Already, there are reports that Cowell wants to find a bigger star to boost the panel (Mariah Carey is a favorite, unsubstantiated rumor in the Twitterverse). But if true, this is a sign Cowell & Co. haven't really grasped the problem with X Factor: It's the least genuine, most manipulative of the three major singing competitions, and the least substantive, which is saying a lot. Replacing two mid-level celebs who spouted ceaseless banalities about singers' performances with one or two bigger celebs likely to dish out equally toothless critiques isn't going to change that. Likewise, while we're not about to mount a defense of the oft-awkward Jones, can anyone really argue that he had anything to do with why viewers didn't fall in love with The X Factor? If Cowell has already secretly done a deal to get Ryan Seacrest to defect, or secretly plans to offer Neil Patrick Harris an ungodly sum of money to somehow do both How I Met Your Mother and a reality show, then, fine, Jones's beheading is logical. But otherwise, it seems to be change for change's sake. And this brings us to the notion that Simon's Slaughter could actually leave Fox with the worst possible scenario next fall: A revamped X that fails to attract new audiences while simultaneously alienating the core group of viewers who actually liked what they saw each week.
Admittedly, we have no clue precisely how Cowell will shake things up and whom he'll bring into the mix. All we have are rumors and sketchy reports — though in the carefully constructed alt-universe in which X and Idol both live, such leaks often prove to be accurate. (Abdul joining X Factor and J. Lo and Steven Tyler joining Idol were rumored and denied for months before Fox finally announced them.) But we're not hopeful that Cowell and Fox understand the true underlying problems with the show. For example, take the predominant complaint that there was no honest criticism on the show, just an indiscriminate labeling of everyone as amazing and "the one to beat." When Vulture talked to Darnell about it in January, he insisted, "[The judges] are being honest. It's just not in the harsh way that Simon used to be honest." So, honest by omission? Look, Darnell is a smart, successful (and delightfully devious!) executive. But he has to realize that the less-than-expected ratings for X and the mildly disturbing falloff for this season of Idol (and, truth be told, the way overhyped success of The Voice, which was far from the blockbuster NBC keeps insisting it is) is an indication that the one ingredient that made early Idol so popular and Cowell so popular is true, untempered honesty, and it's missing from these two shows. Gone are the days when great contestants pushed their way to the top, overcoming brutal critiques when they had off weeks, allowing all of us to appreciate their ultimate triumph.
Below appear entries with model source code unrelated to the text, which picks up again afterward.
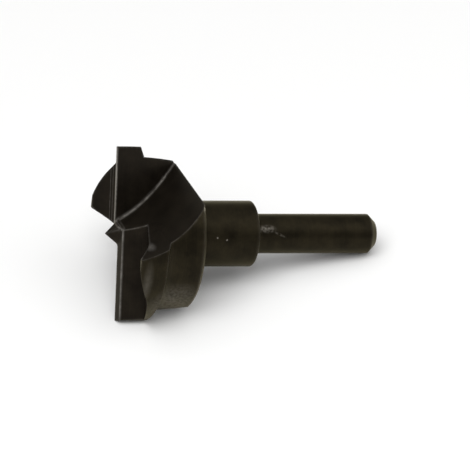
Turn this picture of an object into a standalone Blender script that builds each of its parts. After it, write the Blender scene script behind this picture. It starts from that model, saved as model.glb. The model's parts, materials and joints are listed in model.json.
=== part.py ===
"""Hinge boring bit, ground from one piece of steel, lying as it comes to rest on a bench.

Metres, +Z up. In the bit's own frame X runs from the cutting plane towards the shank, and an
angle is measured clockwise from up, as seen from the tip.
"""

import math

import bmesh
import bpy
from mathutils import Matrix, Vector

MM = 0.001

CUTTING_DIAMETER = 35.0 * MM
BAND_LENGTH = 5.7 * MM
BAND_SHOULDER = 0.9 * MM
BODY_CLEARANCE = 2.0 * MM
BODY_LENGTH = 14.2 * MM
BODY_CHAMFER = 0.6 * MM
COLLAR_DIAMETER = 13.3 * MM
COLLAR_LENGTH = 14.2 * MM
COLLAR_CHAMFER = 0.2 * MM
SHANK_DIAMETER = 8.0 * MM
SHANK_LENGTH = 26.3 * MM
SHANK_CHAMFER = 1.4 * MM
POINT_HEIGHT = 2.4 * MM
POINT_HALF_ANGLE = math.radians(44.0)

EDGE_ANGLE = math.radians(7.0)
EDGE_OFFSET = 1.1 * MM
RAKE_ANGLE = math.radians(22.0)
LAND_WIDTH = 1.9 * MM
LAND_RELIEF = math.radians(12.0)

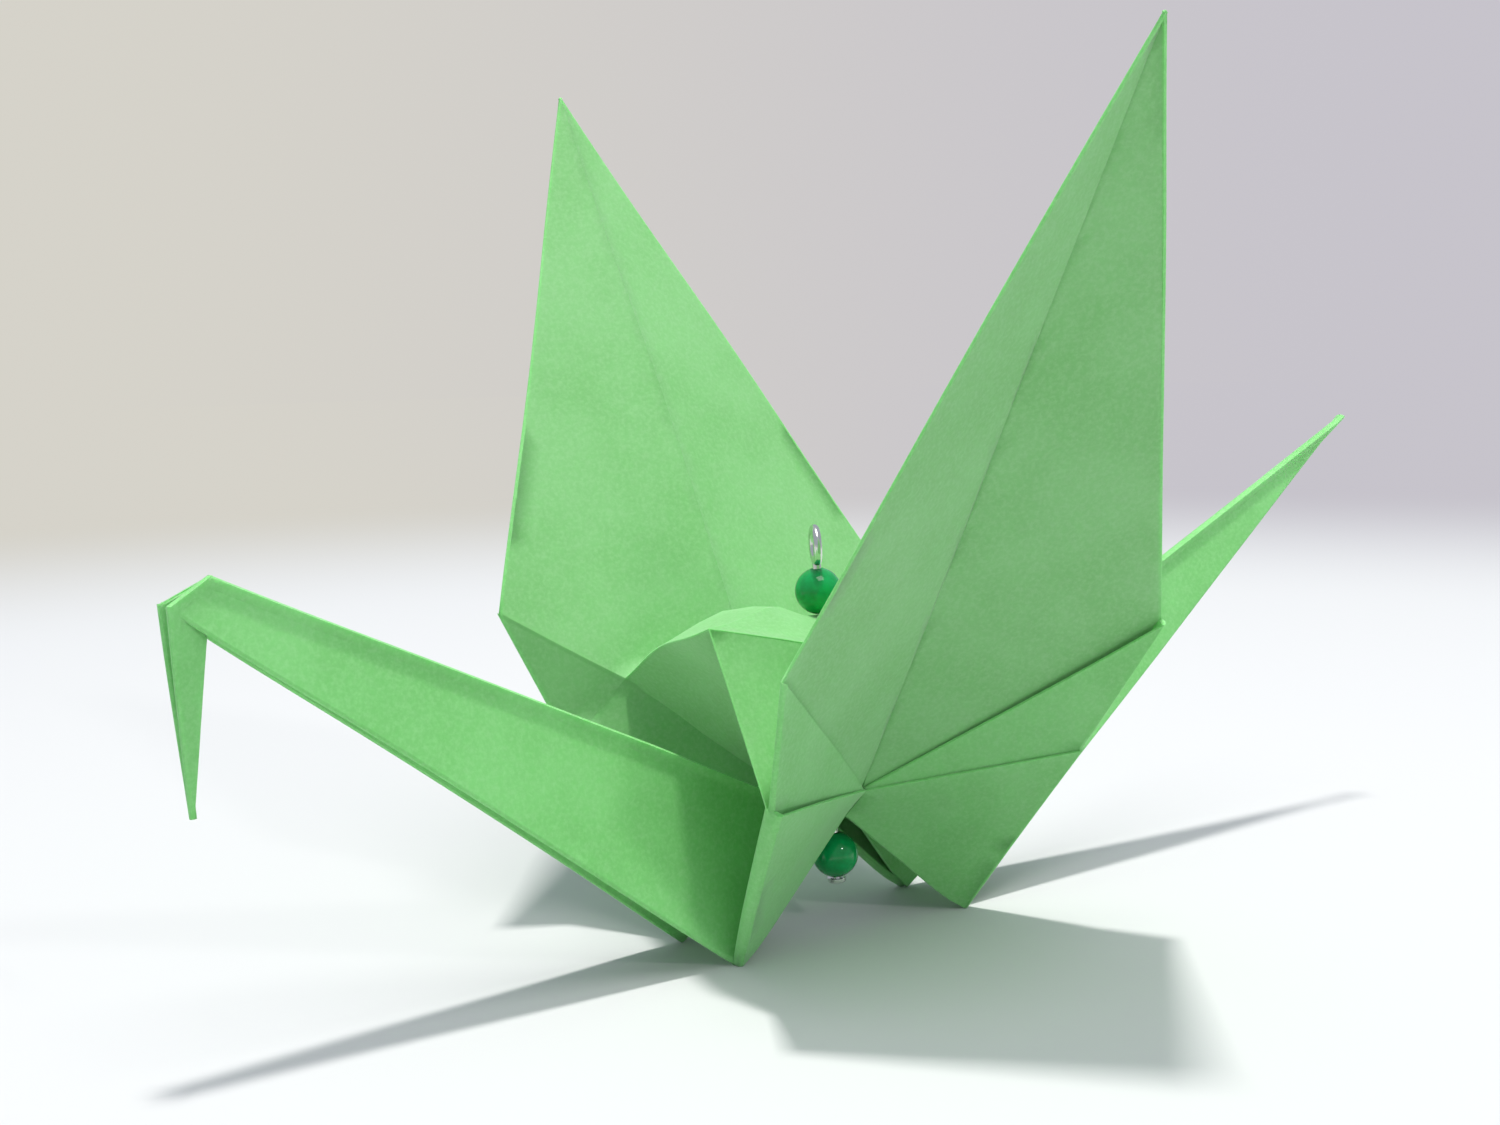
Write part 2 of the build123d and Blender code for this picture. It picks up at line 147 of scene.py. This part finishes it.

To be clear, nobody's arguing that replacing judges isn't a good idea. Paula didn't add much, and Nicole made Paula look useful. So normally their departures would be cause for optimism. But instead, the timing of the announcement perfectly jibes with everything the show has already done wrong. By overshadowing its previous winner's big moment, it makes her incidental, and makes it all about the judges. Last season the singers seemed like mere props, unimportant but necessary to give the four mentor judges an excuse to engage in artificial "you're going down!" rivalry. Now it's as if Simon has completely forgotten about winner Melanie — his singer, mind you — and barged ahead with his plans for next year. It's like someone announcing that he's divorcing his wife a week before their daughter gets married. Once again he's making it more about himself than the contestants, which doesn't bode well for lesson learning.
People close to the show have suggested that producers "loved" all that interplay between Cowell and L.A. Reid, that their battling-billionaire shtick was a big success. No, it just took the spotlight away from the performers and their performances, and the fundamental truth about these singing shows is it should be about the contestants. Adding a Mariah Carey, or even a Lady Gaga, into the judging panel mix would certainly attract some rubberneckers for the show's premiere, if only because we'd want to know if QVC Mariah or Glitter-era Mariah showed up. But once the competition settled in, there's nothing to suggest Carey, or any celebrity, would be willing to actually risk his or her public image by offering honest critiques. And X would be right back where it was this season, only now there would be the chance that the Paula diehards (and we have to believe there are at least a few of them) might not even show up, angered as they are by her unceremonious dismissal. (We won't suggest the existence of a Nicole base, because even hypothetical arguments have their limits.)
So what's the future for X? Well, the fact that ratings for the show held fairly steady throughout its unremarkable first season indicates that there's a decent size audience available pretty much year-round who wants to watch ordinary folks try to become pop stars. Cowell will probably line up one, or maybe two, big names that will generate lots of media buzz and interest once X returns in September. The fact that we're spilling so much digital ink on a show nobody really loved that much kind of underscores how much of a master manipulator Cowell is (damn you, Simon! Damn you!). But if Cowell really hopes to make his original prediction about The X Factor come true — the one in which he declared the show would average 20 million viewers per week and be nearly as big as Idol? Well, we can see only one way that would happen. For all the talk about the underwhelming performances of Abdul, Scherzinger, and Jones, the biggest disappointment on X last fall was actually Cowell himself. Save for a few flashes of pique, he pretty much chose to abandon his persona as the King of Mean — and honesty. His criticisms might have been more coherent than, say, Scherzinger's, but they weren't any more genuine or believable. He loved everything his own contestants did, and he blamed any shortcomings from rival singers on their judges. If Cowell really wants to turn around X, he'd do well to consider the lyrics from a saccharine song beloved by reality-show singers everywhere: "If you want to make the world a better place, then take a look at yourself and make that change."